RECORDED INFORMATION:
▬▬▬▬▬▬

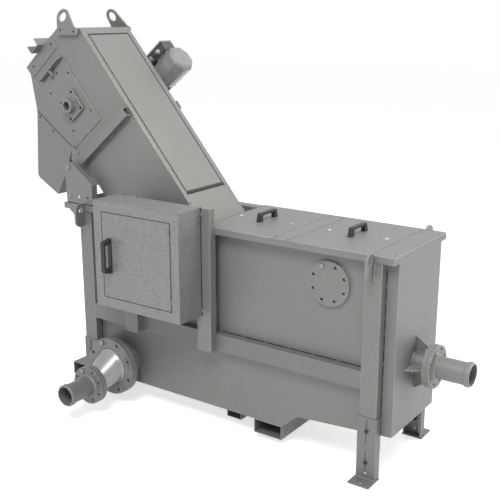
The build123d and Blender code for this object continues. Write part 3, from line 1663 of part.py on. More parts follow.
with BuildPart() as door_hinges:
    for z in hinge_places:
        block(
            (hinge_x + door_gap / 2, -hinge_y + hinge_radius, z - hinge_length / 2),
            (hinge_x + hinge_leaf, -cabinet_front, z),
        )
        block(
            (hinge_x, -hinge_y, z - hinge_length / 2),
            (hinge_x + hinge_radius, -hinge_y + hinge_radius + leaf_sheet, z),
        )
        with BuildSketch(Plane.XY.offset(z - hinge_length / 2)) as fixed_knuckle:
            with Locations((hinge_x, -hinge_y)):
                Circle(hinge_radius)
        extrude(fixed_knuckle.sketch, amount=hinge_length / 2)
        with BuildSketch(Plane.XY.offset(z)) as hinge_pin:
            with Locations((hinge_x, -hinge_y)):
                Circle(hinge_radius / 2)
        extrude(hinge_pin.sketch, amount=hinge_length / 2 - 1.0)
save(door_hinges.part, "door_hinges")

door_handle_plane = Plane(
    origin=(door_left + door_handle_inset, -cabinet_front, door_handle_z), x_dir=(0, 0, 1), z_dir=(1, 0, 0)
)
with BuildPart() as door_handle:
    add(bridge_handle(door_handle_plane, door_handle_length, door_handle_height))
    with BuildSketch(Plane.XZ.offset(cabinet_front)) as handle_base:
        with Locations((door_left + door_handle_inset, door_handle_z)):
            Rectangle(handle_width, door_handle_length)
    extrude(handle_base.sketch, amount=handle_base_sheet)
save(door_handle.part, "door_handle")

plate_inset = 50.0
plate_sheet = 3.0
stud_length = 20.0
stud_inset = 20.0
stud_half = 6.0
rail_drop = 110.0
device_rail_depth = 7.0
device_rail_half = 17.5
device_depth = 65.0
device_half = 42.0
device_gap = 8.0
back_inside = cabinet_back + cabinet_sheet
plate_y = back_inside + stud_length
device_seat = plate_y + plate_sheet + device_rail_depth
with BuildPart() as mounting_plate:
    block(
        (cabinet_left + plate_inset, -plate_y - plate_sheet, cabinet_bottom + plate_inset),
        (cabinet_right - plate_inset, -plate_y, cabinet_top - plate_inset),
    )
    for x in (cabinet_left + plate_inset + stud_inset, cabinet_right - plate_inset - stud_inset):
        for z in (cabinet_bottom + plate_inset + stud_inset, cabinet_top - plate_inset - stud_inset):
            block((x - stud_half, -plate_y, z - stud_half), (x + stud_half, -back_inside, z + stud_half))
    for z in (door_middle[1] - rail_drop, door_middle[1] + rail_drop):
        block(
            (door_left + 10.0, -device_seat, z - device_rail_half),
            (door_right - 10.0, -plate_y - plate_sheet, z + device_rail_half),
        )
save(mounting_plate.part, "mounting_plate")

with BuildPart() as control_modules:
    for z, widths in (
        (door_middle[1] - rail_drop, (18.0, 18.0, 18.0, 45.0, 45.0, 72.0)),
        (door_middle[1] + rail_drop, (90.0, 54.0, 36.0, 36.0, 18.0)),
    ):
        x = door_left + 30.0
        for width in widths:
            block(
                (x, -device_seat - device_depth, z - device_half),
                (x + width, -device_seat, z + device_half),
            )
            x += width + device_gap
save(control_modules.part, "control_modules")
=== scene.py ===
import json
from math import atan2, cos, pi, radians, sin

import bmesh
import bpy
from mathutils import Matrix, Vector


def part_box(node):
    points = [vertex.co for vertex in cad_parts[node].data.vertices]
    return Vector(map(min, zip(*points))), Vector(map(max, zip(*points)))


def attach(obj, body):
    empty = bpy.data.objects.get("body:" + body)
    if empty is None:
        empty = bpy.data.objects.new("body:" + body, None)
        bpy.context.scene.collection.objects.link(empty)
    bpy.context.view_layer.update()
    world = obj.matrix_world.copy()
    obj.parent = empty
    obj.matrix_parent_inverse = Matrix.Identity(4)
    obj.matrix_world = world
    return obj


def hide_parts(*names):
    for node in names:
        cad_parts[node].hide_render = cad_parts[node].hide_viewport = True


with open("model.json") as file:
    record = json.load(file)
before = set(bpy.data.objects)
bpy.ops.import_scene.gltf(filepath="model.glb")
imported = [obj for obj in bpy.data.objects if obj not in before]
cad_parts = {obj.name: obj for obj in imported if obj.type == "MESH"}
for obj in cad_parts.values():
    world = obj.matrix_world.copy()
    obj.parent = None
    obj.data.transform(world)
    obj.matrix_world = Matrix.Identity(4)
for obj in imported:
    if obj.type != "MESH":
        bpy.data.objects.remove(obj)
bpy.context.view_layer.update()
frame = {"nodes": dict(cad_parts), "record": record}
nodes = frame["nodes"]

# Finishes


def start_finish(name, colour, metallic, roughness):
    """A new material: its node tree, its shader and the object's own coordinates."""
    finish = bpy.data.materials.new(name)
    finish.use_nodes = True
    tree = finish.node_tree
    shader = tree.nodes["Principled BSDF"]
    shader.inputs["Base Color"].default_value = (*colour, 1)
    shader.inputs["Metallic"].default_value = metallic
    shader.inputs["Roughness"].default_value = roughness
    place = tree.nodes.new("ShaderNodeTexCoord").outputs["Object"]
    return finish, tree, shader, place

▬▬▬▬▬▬

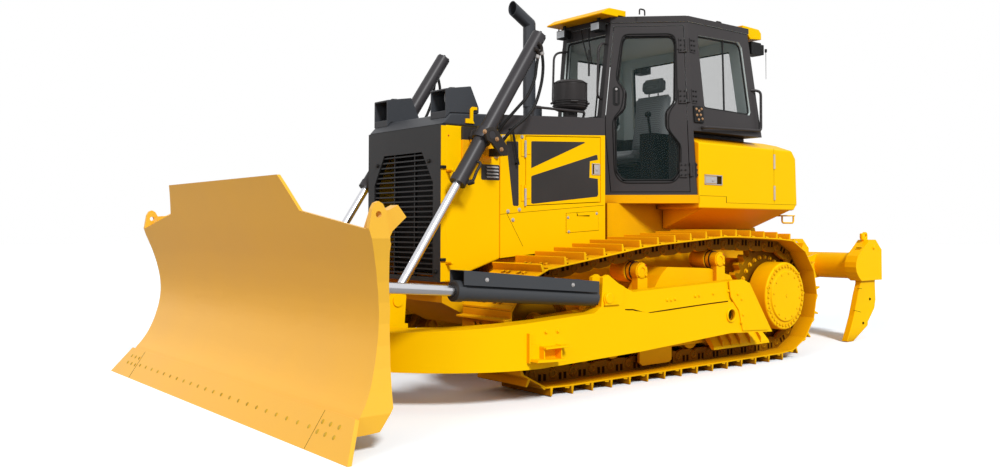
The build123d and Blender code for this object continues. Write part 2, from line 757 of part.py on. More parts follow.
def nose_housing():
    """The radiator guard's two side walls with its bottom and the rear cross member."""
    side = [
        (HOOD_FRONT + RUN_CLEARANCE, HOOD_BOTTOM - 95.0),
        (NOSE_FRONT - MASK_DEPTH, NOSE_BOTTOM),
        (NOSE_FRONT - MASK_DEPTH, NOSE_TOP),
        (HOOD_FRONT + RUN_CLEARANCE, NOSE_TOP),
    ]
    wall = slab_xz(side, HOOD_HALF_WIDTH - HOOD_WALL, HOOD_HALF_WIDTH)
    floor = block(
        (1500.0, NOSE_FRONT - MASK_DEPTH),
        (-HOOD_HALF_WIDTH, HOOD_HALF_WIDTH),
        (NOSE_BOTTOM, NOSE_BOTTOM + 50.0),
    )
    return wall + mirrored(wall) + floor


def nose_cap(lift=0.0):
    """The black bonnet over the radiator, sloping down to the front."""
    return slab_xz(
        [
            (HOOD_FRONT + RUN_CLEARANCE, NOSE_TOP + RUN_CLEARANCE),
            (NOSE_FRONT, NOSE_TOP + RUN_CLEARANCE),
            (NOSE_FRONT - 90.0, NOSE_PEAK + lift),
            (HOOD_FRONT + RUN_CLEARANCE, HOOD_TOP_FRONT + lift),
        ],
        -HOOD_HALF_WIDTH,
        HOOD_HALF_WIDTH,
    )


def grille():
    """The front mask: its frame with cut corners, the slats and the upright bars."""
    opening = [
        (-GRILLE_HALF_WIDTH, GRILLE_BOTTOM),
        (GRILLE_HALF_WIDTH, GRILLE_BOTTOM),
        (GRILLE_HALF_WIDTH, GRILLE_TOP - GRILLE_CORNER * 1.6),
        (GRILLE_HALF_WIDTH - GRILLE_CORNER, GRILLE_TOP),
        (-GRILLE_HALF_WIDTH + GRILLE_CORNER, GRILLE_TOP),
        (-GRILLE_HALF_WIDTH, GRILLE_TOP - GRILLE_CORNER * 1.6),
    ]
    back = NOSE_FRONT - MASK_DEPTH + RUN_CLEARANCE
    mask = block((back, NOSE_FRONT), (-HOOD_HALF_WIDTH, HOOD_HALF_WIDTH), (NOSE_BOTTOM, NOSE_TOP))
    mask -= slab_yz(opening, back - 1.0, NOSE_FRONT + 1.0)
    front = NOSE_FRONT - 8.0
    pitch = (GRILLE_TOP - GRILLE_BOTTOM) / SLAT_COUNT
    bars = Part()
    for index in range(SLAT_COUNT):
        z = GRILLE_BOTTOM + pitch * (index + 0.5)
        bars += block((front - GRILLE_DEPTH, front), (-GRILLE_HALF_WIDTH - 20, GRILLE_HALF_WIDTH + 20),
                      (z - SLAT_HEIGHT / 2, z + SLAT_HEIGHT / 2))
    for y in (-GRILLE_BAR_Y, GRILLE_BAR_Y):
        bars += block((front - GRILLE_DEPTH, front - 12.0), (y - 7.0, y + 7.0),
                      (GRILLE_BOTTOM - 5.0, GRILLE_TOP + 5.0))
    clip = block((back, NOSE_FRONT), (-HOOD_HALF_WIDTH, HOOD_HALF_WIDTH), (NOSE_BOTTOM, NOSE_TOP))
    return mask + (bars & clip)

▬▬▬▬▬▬

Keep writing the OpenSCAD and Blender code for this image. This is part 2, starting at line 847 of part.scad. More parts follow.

▬▬▬▬▬▬

WHAT THE TASK ASKS: Output exactly the lines of the material above from the one containing "for width in" up to and including the one containing "if empty is".

RESPONSE:
        for width in widths:
            block(
                (x, -device_seat - device_depth, z - device_half),
                (x + width, -device_seat, z + device_half),
            )
            x += width + device_gap
save(control_modules.part, "control_modules")
=== scene.py ===
import json
from math import atan2, cos, pi, radians, sin

import bmesh
import bpy
from mathutils import Matrix, Vector


def part_box(node):
    points = [vertex.co for vertex in cad_parts[node].data.vertices]
    return Vector(map(min, zip(*points))), Vector(map(max, zip(*points)))


def attach(obj, body):
    empty = bpy.data.objects.get("body:" + body)
    if empty is None:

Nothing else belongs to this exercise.